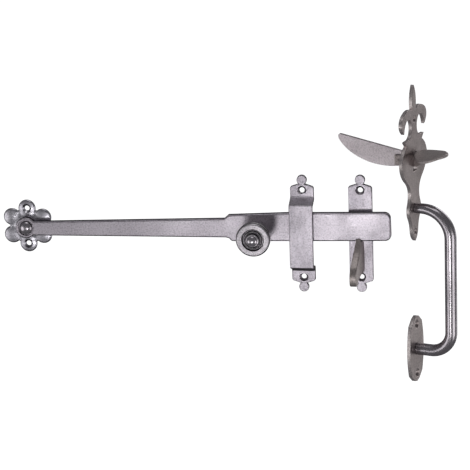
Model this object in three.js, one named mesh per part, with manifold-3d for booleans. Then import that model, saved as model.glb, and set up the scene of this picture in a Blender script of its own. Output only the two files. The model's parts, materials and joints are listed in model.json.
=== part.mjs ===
// A forged thumb latch set: a latch bar on a rosette, with its knob, keeper and catch, and a D handle whose
// thumb lever lifts the bar. Millimetres, +Z up. The latch group's mounting plane is y = 0 and it faces -Y.
// The origin is the middle of the rosette's back, on the bar's pivot axis.
import * as THREE from 'three';
import { mergeVertices } from 'three/addons/utils/BufferGeometryUtils.js';
import Module from 'manifold-3d';

const wasm = await Module();
wasm.setup();

// Driving dimensions
const GAP = 0.3; // left between pieces that touch
const PLATE = 3; // thickness of every plate and strap
const SCREW = { hole: 2.1, head: 3.7, sink: 1.9 }; // countersunk screw holes
const BAR = { back: 4.2, thick: 5, reach: 301, arm: 166, tilt: 1.2 }; // tilt in degrees, where it rests
const EYE = { radius: 8.8, recess: 6.4, sunk: 1.5, shank: 3 };
const KNOB = { x: 194, z: -2, radius: 13.8, thick: 8, standOff: 30 };
const KEEPER = { x: 228.8, z: -2.2 };
const CATCH = { x: 275.9, z: -1.5 };
const STRIP = { half: 9.6, shoulder: 38.2, neck: 41.5, finial: 44.7, finialR: 4.1, screw: 36.2 };
const STRAP = { rise: 30.4, top: 27, out: 12.7, bow: 0.2 };
const HOOK = { reach: 23.6, thick: 5.6, notch: 6.6, floor: -4.65, tip: -2.1, lean: 10 }; // lean in degrees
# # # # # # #
◆ **Description of the task**
Exactly reproduce the material above.

◆ **Finished task**
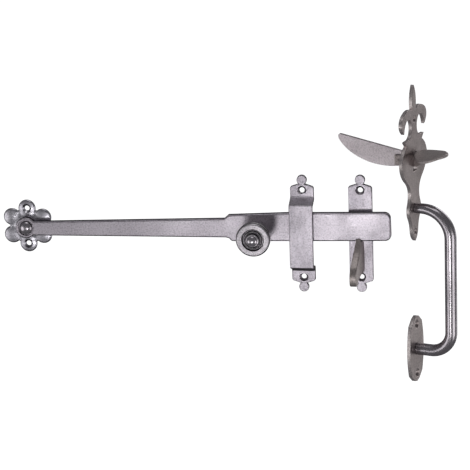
Model this object in three.js, one named mesh per part, with manifold-3d for booleans. Then import that model, saved as model.glb, and set up the scene of this picture in a Blender script of its own. Output only the two files. The model's parts, materials and joints are listed in model.json.
=== part.mjs ===
// A forged thumb latch set: a latch bar on a rosette, with its knob, keeper and catch, and a D handle whose
// thumb lever lifts the bar. Millimetres, +Z up. The latch group's mounting plane is y = 0 and it faces -Y.
// The origin is the middle of the rosette's back, on the bar's pivot axis.
import * as THREE from 'three';
import { mergeVertices } from 'three/addons/utils/BufferGeometryUtils.js';
import Module from 'manifold-3d';

const wasm = await Module();
wasm.setup();

// Driving dimensions
const GAP = 0.3; // left between pieces that touch
const PLATE = 3; // thickness of every plate and strap
const SCREW = { hole: 2.1, head: 3.7, sink: 1.9 }; // countersunk screw holes
const BAR = { back: 4.2, thick: 5, reach: 301, arm: 166, tilt: 1.2 }; // tilt in degrees, where it rests
const EYE = { radius: 8.8, recess: 6.4, sunk: 1.5, shank: 3 };
const KNOB = { x: 194, z: -2, radius: 13.8, thick: 8, standOff: 30 };
const KEEPER = { x: 228.8, z: -2.2 };
const CATCH = { x: 275.9, z: -1.5 };
const STRIP = { half: 9.6, shoulder: 38.2, neck: 41.5, finial: 44.7, finialR: 4.1, screw: 36.2 };
const STRAP = { rise: 30.4, top: 27, out: 12.7, bow: 0.2 };
const HOOK = { reach: 23.6, thick: 5.6, notch: 6.6, floor: -4.65, tip: -2.1, lean: 10 }; // lean in degrees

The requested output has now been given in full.